機械が人間の仕事を奪っていくといわれています。医師、弁護士、教師などの仕事も機械に代わっていくという人もいます。
すると「機械 VS 人間」という構図で仕事をとらえることになります。機械より人間が優れているところはどこか?いつごろ機械が人間に追いつくかという観点です。
本当にそうでしょうか?機械は道具です。人間ができない行為を行ったり、より効率的に実施したりするためにつくり出したものです。
そのため、あるところまでは、機械は人間に使われる道具にすぎません。あるところまでは、です。
あるところとは、機械が自律的に動き出すところです。自ら学習し、自らの判断で行動するようになるところです。
こうなると道具として使うことができなくなる可能性があります。道具として使おうとすると、人間の意図に反する行動をする可能性があるからです。
しかし、仕事のパートナーとして「機械と人間」が一緒に仕事をすることはできます。機械が人間よりも優れている点に関して、機械のアドバイスを受ける形になります。
医師の仕事に当てはめて考えてみましょう。
医師の機械は、世界中の症例を記憶し、適切な診断ができるようになります。ある患者のデータを見て、診断を確定するために必要なデータがあれば、それを指摘することもできます。
人間の医師と機械の医師で次のようなやり取りが行われます。
機械「この患者は○○病である可能性と△△病の可能性があります。治療法がまったく異なるので、××検査をして、病気を確定してください。」
人間「××検査の結果、〇○病であることがわかりました。」
機械「○○病には、A治療が最も効果的で、B治療が2番目に効果的です。」
人間「この患者はA治療が嫌いなので、B治療を行います。」
この機械が自律的に治療できるならば、患者の気持ちに反してA治療を行うでしょうが、人間のパートナーとして働くことにより、アドバイスをするだけにとどまります。
患者の好き嫌いで治療法を選択することがあるのかどうかは、私は知りませんので、あくまでも例と考えてください。
このくらいまで進歩した機械ができたとしたら、人間の患者は機械の診断を直接受けたいと思うでしょうか?
さらに進歩して、患者と話し合いB治療を行うことに合意することも可能になったらどうでしょう。機械は外見も声も人間そっくりでいわゆる「不気味の谷」の問題はクリアしているとします。
※「不気味の谷」とは、機械が人間に似てくるときに、あるところから化け物のように不気味と感じる現象のことです。
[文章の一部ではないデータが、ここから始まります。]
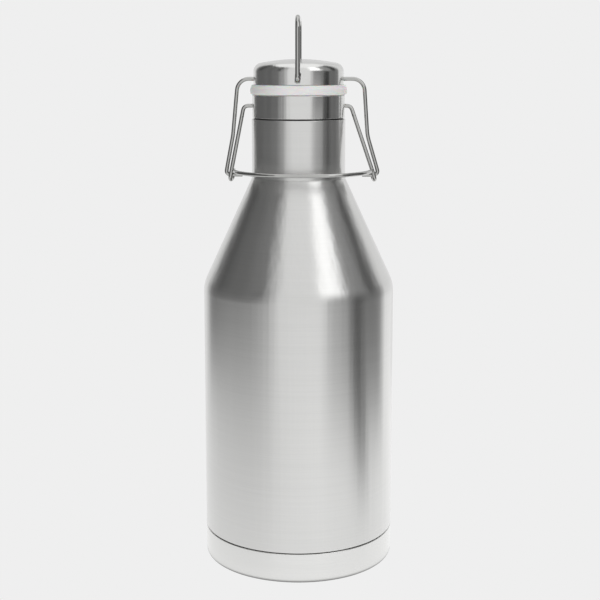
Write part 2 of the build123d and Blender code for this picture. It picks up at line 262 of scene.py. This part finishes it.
table_paint = bpy.data.materials.new("table_paint")
table_paint.use_nodes = True
tree = table_paint.node_tree
tree.nodes.clear()
place = node(tree, "ShaderNodeTexCoord").outputs["Object"]
radius = node(tree, "ShaderNodeVectorMath", {0: place}, operation="LENGTH").outputs["Value"]
split = node(tree, "ShaderNodeSeparateXYZ", {0: place}).outputs
sideways = split["X"]
reach = math(tree, "MULTIPLY_ADD", math(tree, "MAXIMUM", sideways, 0.0), lean_to_right, radius)
far = smooth_step(tree, reach, lit_radius, lit_radius + lit_edge)
to_right = smooth_step(tree, sideways, -level_reach, level_reach)
shade = blend_value(tree, to_right, left_level, right_level)
shade = math(tree, "MULTIPLY", shade, smooth_step(tree, radius, shade_low, shade_high))
# Painted shadow of the black flag, a dark wedge on the table that starts a little way out.
bearing = math(tree, "ARCTAN2", sideways, math(tree, "MULTIPLY", split["Y"], -1.0))
off_flag = math(tree, "ABSOLUTE", math(tree, "SUBTRACT", bearing, flag_azimuth))
stripe = smooth_step(tree, off_flag, flag_rim, flag_core)
stripe = math(tree, "MULTIPLY", stripe, smooth_step(tree, radius, flag_start, flag_full))
shade = blend_value(tree, stripe, shade, flag_shadow_level)
bounce = node(tree, "ShaderNodeEmission", {"Color": shade, "Strength": 1.0})
clear = node(tree, "ShaderNodeBsdfTransparent")
ending = node(tree, "ShaderNodeMixShader", {0: far, 1: bounce.outputs[0], 2: clear.outputs[0]})
flat = node(tree, "ShaderNodeEmission", {"Color": (backdrop_grey,) * 3 + (1,), "Strength": 1.0})
seen = node(tree, "ShaderNodeLightPath").outputs["Is Camera Ray"]
shown = node(tree, "ShaderNodeMixShader", {0: seen, 1: ending.outputs[0], 2: flat.outputs[0]})
node(tree, "ShaderNodeOutputMaterial", {"Surface": shown.outputs[0]})
table_mesh.materials.append(table_paint)
print("table lit out to", lit_radius, "m")

# %% [markdown]
# ## Turned shapes
# Shell, cup, collar, lid and gasket are all bodies of revolution. Blender's Screw modifier could
# spin a profile, but then the pattern coordinates would be guesswork. Worked out as a grid, every
# vertex knows its angle and its distance along the section, and both go into the UV map, where
# the brushed grain reads them.

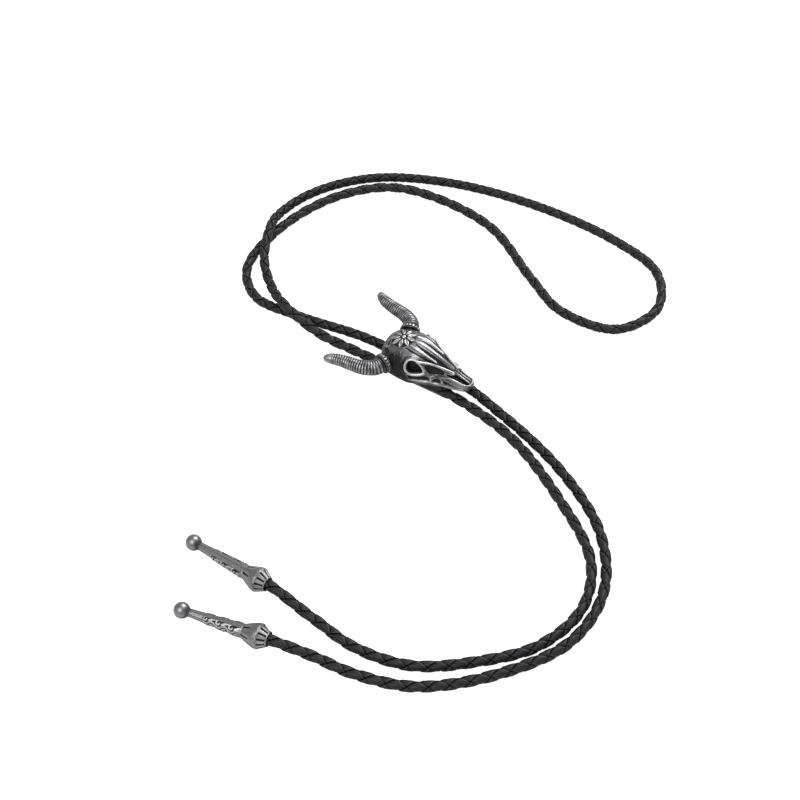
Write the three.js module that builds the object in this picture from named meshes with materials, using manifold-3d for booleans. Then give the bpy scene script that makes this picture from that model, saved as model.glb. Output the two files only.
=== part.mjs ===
// String tie with a cast skull slide, laid out on a flat surface.
// Millimetres, +Z up. The origin is the middle of the flat underside of the clip behind the slide,
// +Y runs from the slide to the neck loop, and the skull's nose points along -Y.

import * as THREE from 'three';
import { mergeVertices } from 'three/addons/utils/BufferGeometryUtils.js';
import Module from 'manifold-3d';

// Cord
const cordDiameter = 3.8;
const cordSides = 8;
const cordSteps = 84;
const bendSamples = 900;
const bendWeight = 0.04;
const pieceGap = 0.3;
const cordLead = 2;

// Clip behind the slide: a plate under the cord and a rib between its two strands
const clipLength = 16;
const clipWidth = 7.2;
const clipPlate = 0.8;
const clipRib = 2.4;
const straightReach = 2;

// Skull of the slide
const skullLength = 35.6;
const skullWidth = 19;
const skullDepth = 13.2;
const skullRear = 18.4;

// Eye sockets
const eyeLength = 6.4;
const eyeWidth = 4.5;
const eyeDepth = 2.6;
const eyeRim = 0.6;
const eyeRimHeight = 0.6;
const rimRoot = 1;

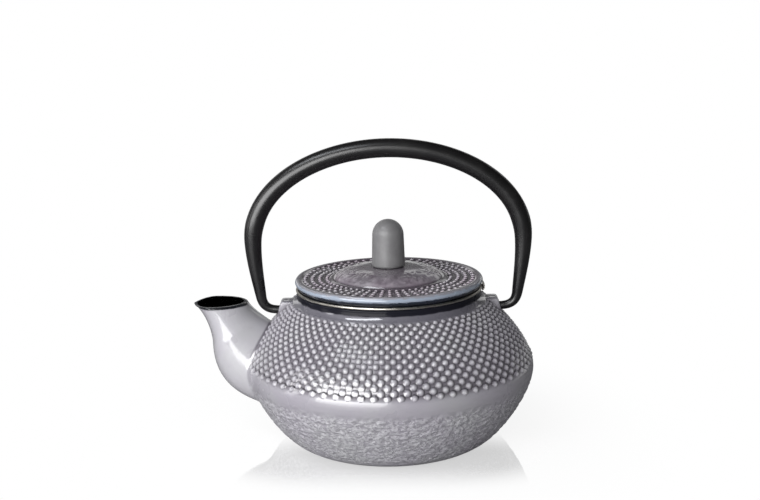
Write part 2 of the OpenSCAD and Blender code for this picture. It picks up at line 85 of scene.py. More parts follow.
def share(name, description, default):
    """A number from 0 to 1."""
    return FloatProperty(name=name, description=description, default=default, min=0, max=1)


def angle(name, description, default):
    """An angle, given in degrees."""
    return FloatProperty(name=name, description=description, default=math.radians(default),
                         subtype="ANGLE")


def count(name, description, default):
    """A whole number of copies."""
    return IntProperty(name=name, description=description, default=default, min=1)


def colour(name, description, default):
    """A colour in linear light."""
    return FloatVectorProperty(name=name, description=description, default=default, size=3,
                               min=0, max=1, subtype="COLOR")


class BodySizes(bpy.types.PropertyGroup):
    """Sizes of the pot's body."""
    belly_r: length("Belly radius", "Largest radius of the body", POT_BOX[1].y)
    belly_z: length("Belly height", "Height of the widest place", 30.5 * MM)
    rim_z: length("Rim height", "Height of the mouth's rim", POT_BOX[1].z)
    base_r: length("Base radius", "Radius of the flat underside", 38 * MM)
    foot_out: length("Foot bevel width", "Width of the bevel round the underside", 4.7 * MM)
    foot_up: length("Foot bevel height", "Height of the bevel round the underside", 1.6 * MM)
    neck_r: length("Neck radius", "Outer radius of the neck", RIM_BOX[1].x - 0.4 * MM)
    mouth_r: length("Mouth radius", "Inner radius of the mouth", 35 * MM)
    shoulder_r: length("Shoulder radius", "Radius where the neck meets the shoulder", 40.6 * MM)
    shoulder_z: length("Shoulder height", "Height where the neck meets the shoulder", 58.4 * MM)
    wall: length("Wall", "Thickness of the body", 3.2 * MM)
    floor: length("Floor", "Thickness of the floor", 3.8 * MM)
    hammer_depth: length("Hammer depth", "Depth of the rough cast relief", 0.22 * MM)
    hammer_size: length("Hammer size", "Spacing of the rough cast relief", 2.1 * MM)
    hammer_top: length("Hammer top", "Height at which the rough cast relief ends", 28.3 * MM)


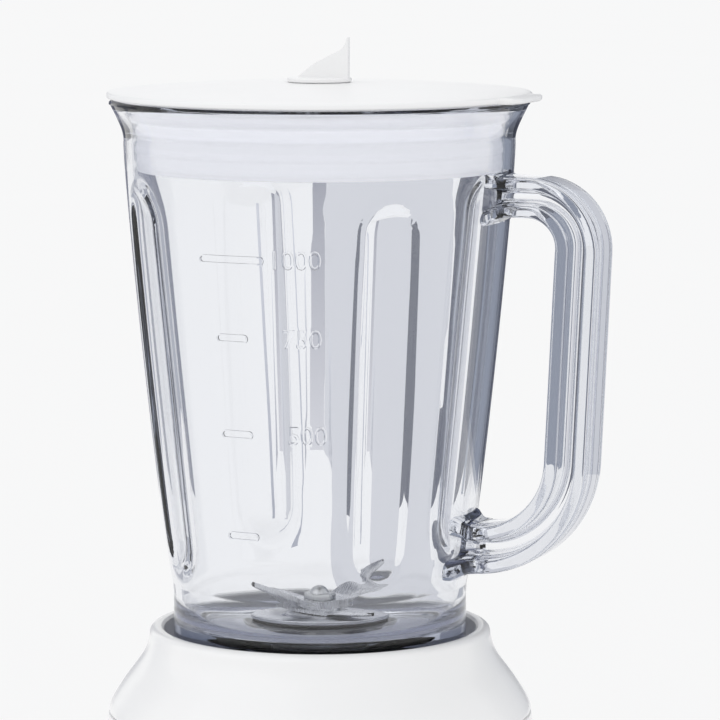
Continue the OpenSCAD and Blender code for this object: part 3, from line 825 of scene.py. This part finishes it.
class DeckOperator(bpy.types.Operator):
    """Grey seat deck in the collar, the foot ring and the inlet's grommet"""

    bl_idname = "blender_kit.deck"
    bl_label = "Deck, Foot and Grommet"

    def execute(self, context):
        deck = turned("seat_deck_plate", rounded([
            (9, -15.5, 0), (24.5, -15.5, 1.2), (24.5, -2.5, 1.5), (47.6, -2.5, 0), (47.6, -6.5, 0),
            (57.4, -6.5, 0.4), (57.4, -4.0, 0.4), (50.4, -4.0, 0), (50.4, 0, 0.5), (43, 0, 0.3),
            (42.2, -0.7, 0.3), (26, -0.7, 0.3), (25.2, 0.0, 0.3), (23.6, 0, 0.8), (22, -1.0, 0.6),
            (22, -13, 1.0), (9, -13, 0)]), 200, DECK)
        declare(deck, MATERIALS["deck"], "base", "deck_plastic", "seat_deck")
        foot = turned("foot_ring_rubber", rounded([
            (48, 4, 0), (48, 0, 0.9), (52.4, 0, 0.4), (52.8, 0.8, 0.3), (54.2, 0.8, 0.3),
            (54.6, 0, 0.4), (59, 0, 0.9), (59, 4, 0)]), 160)
        declare(foot, MATERIALS["foot"], "base", "foot_rubber", "foot_ring")
        bm = bmesh.new()
        spun(bm, rounded([(3.4, 66, 0.6), (8, 66, 0.5), (8, 68.4, 0.5), (5.9, 68.4, 0), (5.9, 74.8, 0),
                          (8, 74.8, 0.6), (8, 77, 1.0), (3.4, 77.2, 0.8)], 4), 72)
        laid(bm, -1, INLET_AXIS)
        grommet = mesh_object("inlet_grommet", bm)
        declare(grommet, MATERIALS["rubber"], "base", "black_rubber", "cable_inlet")
        return {"FINISHED"}


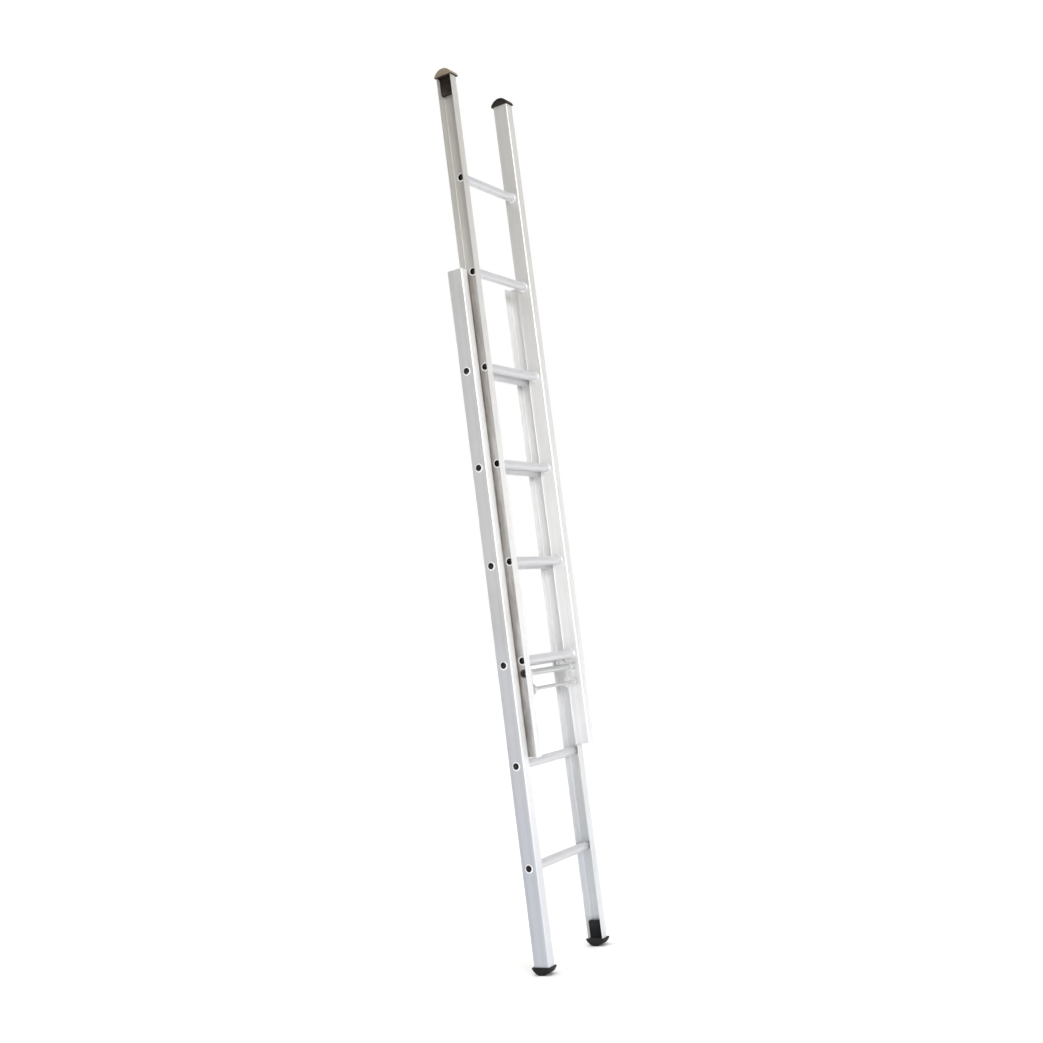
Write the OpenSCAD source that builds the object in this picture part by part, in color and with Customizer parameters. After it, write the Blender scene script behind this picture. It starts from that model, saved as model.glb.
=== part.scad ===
/* [Ladder] */
// Distance between rung centres
rung_pitch = 300; // [250:5:330]
// Stile below the lowest rung of each section
end_below = 286; // [180:1:400]
// Stile above the highest rung of each section
end_above = 318; // [180:1:400]
// Overall width across the base stiles
ladder_w = 364; // [300:1:460]
// Rung spaces that the fly section is raised by
raised_steps = 2; // [1:1:3]
// Height of each fly rung above the base rung that its hooks sit on
lock_rise = 7; // [0:0.5:10]

/* [Stiles] */
// Depth of the channel, front to back
stile_depth = 53; // [44:0.5:66]
// Length of the channel's flanges
stile_flange = 32; // [26:0.5:40]
// Wall of the channel
stile_wall = 1.8; // [1.4:0.1:2.6]
// Outer radius of the channel's two corners
stile_corner = 5; // [3:0.5:8]
// Sideways clearance between the two sections
side_clear = 1.2; // [0.5:0.1:2.5]
// Front-to-back clearance between the interlocked flanges
depth_clear = 2.4; // [0.8:0.1:4]

/* [Rungs] */
// Outer diameter of a rung over its ribs
rung_d = 27; // [24:0.5:30]
// Height of the anti-slip ribs
rib_h = 0.7; // [0.4:0.1:1]
// Width of an anti-slip rib
rib_w = 2; // [1:0.1:2.4]
// Number of anti-slip ribs round a rung
rib_count = 20; // [12:1:24]
// Wall of the tube between its ends
rung_wall = 2.2; // [1.6:0.1:3]
// Bore at the swaged ends
end_bore = 19.6; // [16:0.1:20]
// Hole in the stile that the swaged end fills
swage_d = 22.4; // [21:0.1:23]
// Diameter of the bead inside the stile
bead_d = 31; // [28:0.5:34]
// Width of the bead along the rung
bead_w = 3; // [2:0.5:5]
// Diameter of the flared lip outside the stile
flare_d = 27; // [25:0.5:30]
// Thickness of the flared lip
flare_t = 1.6; // [1:0.1:2.5]

/* [Rung lock] */
// Height of the lowest fly rung above the lock bar
bar_drop = 38.5; // [36:0.5:48]
// Diameter of the lock bar
bar_d = 18; // [14:0.5:20]
// Wall of the lock bar
bar_wall = 2; // [1:0.5:4]
// Running clearance of the bar in its bushes, on the radius
bar_clear = 0.06; // [0.02:0.01:0.1]
// Height of the lock bar above the tie rod
rod_drop = 50; // [46:1:64]
// Diameter of the tie rod
rod_d = 11; // [8:0.5:13]
// Thickness of a hook
hook_t = 8; // [5:0.5:12]
// Width of the hook's metal round the lock bar
hub_wall = 4; // [3:0.5:6]
// Diameter of the hook's round tail
tail_d = 38; // [30:0.5:40]
// Width of the hook between its hub and its tail
waist_w = 16; // [12:0.5:22]
// Width of the claw round the base rung
claw_t = 7.6; // [5:0.1:8.5]
// Gap between the claw and the base rung
claw_gap = 0.4; // [0.3:0.1:1]
// Length of the sleeves between the hooks and the fly stiles
sleeve_len = 22; // [16:1:60]
// Wall of the sleeves on the lock bar
bar_sleeve_wall = 2; // [1:0.5:4]
// Wall of the sleeves on the tie rod
rod_sleeve_wall = 6; // [2:0.5:7]
// Wall of a bush in the fly stile
bush_wall = 1.5; // [1:0.1:3]
// Width of a bush's flange round its body
bush_lip = 2; // [1:0.5:3]
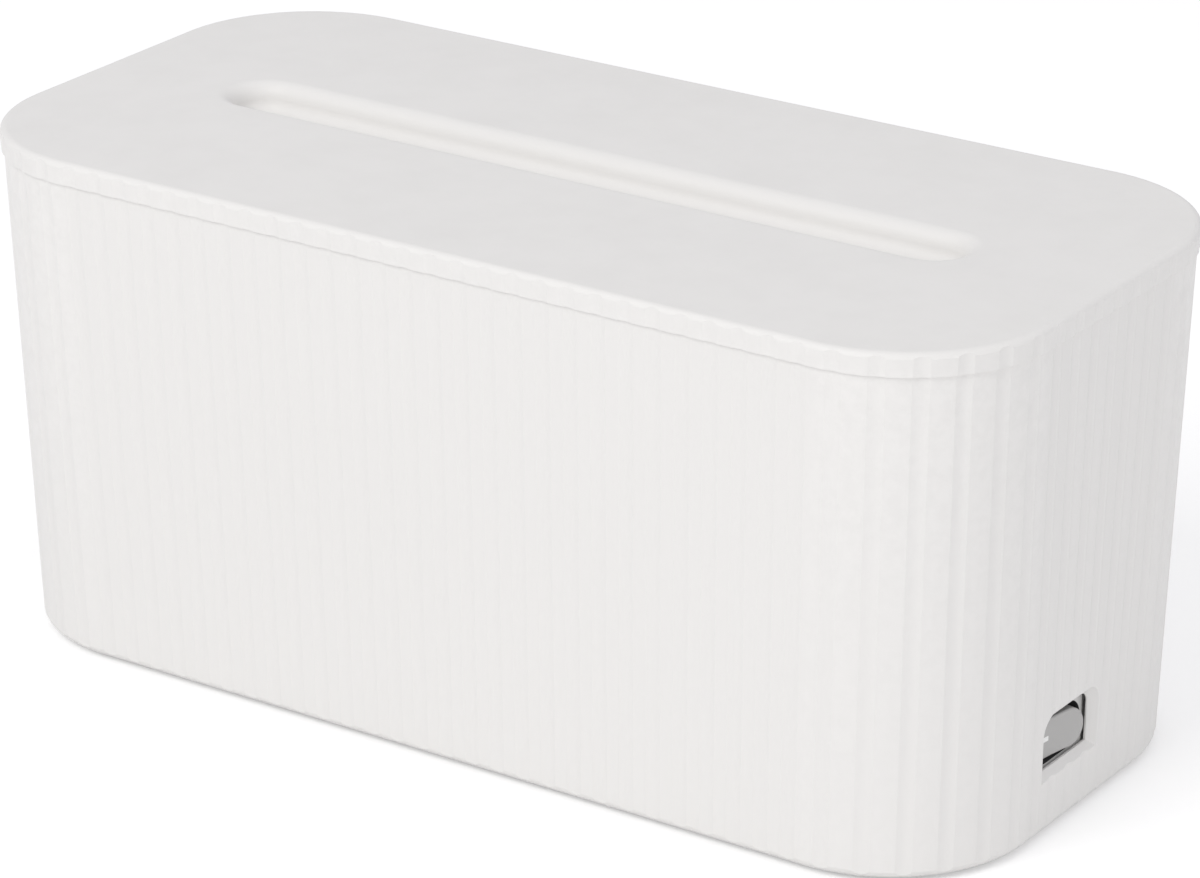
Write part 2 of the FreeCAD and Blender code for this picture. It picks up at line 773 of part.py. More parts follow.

このあたりから意見が分かれるところだと思います。機械の医師のほうが安く診察・治療してくれるなら、機械の医師がいいと考える人もいることでしょう。
しかし、機械に任せるのは嫌だと感じる人もいます。
機械が人間の形をしているのではなく、画面と音声入力のやりとりだとしたらどうでしょうか。
患者とのやり取りの結果、B治療をやりましょうと画面に表示します。この場合には、人間の医師に相談したくなる人が多いのではないでしょうか。
私は、機械に診断から治療までを任せることに抵抗を感じる人がいるために、医師の仕事が完全に機械にとってかわられることはないと思います。あくまでもアドバイスをするレベルにとどまります。
弁護士や教師も同じです。完全に機械に代わられることはありません。
以前、『人工知能やロボットが発達しても最後まで人間に残る仕事』の記事にも書きましたが、自動化のニーズのない仕事と機械にやってほしくない仕事は、人間が行うことになります。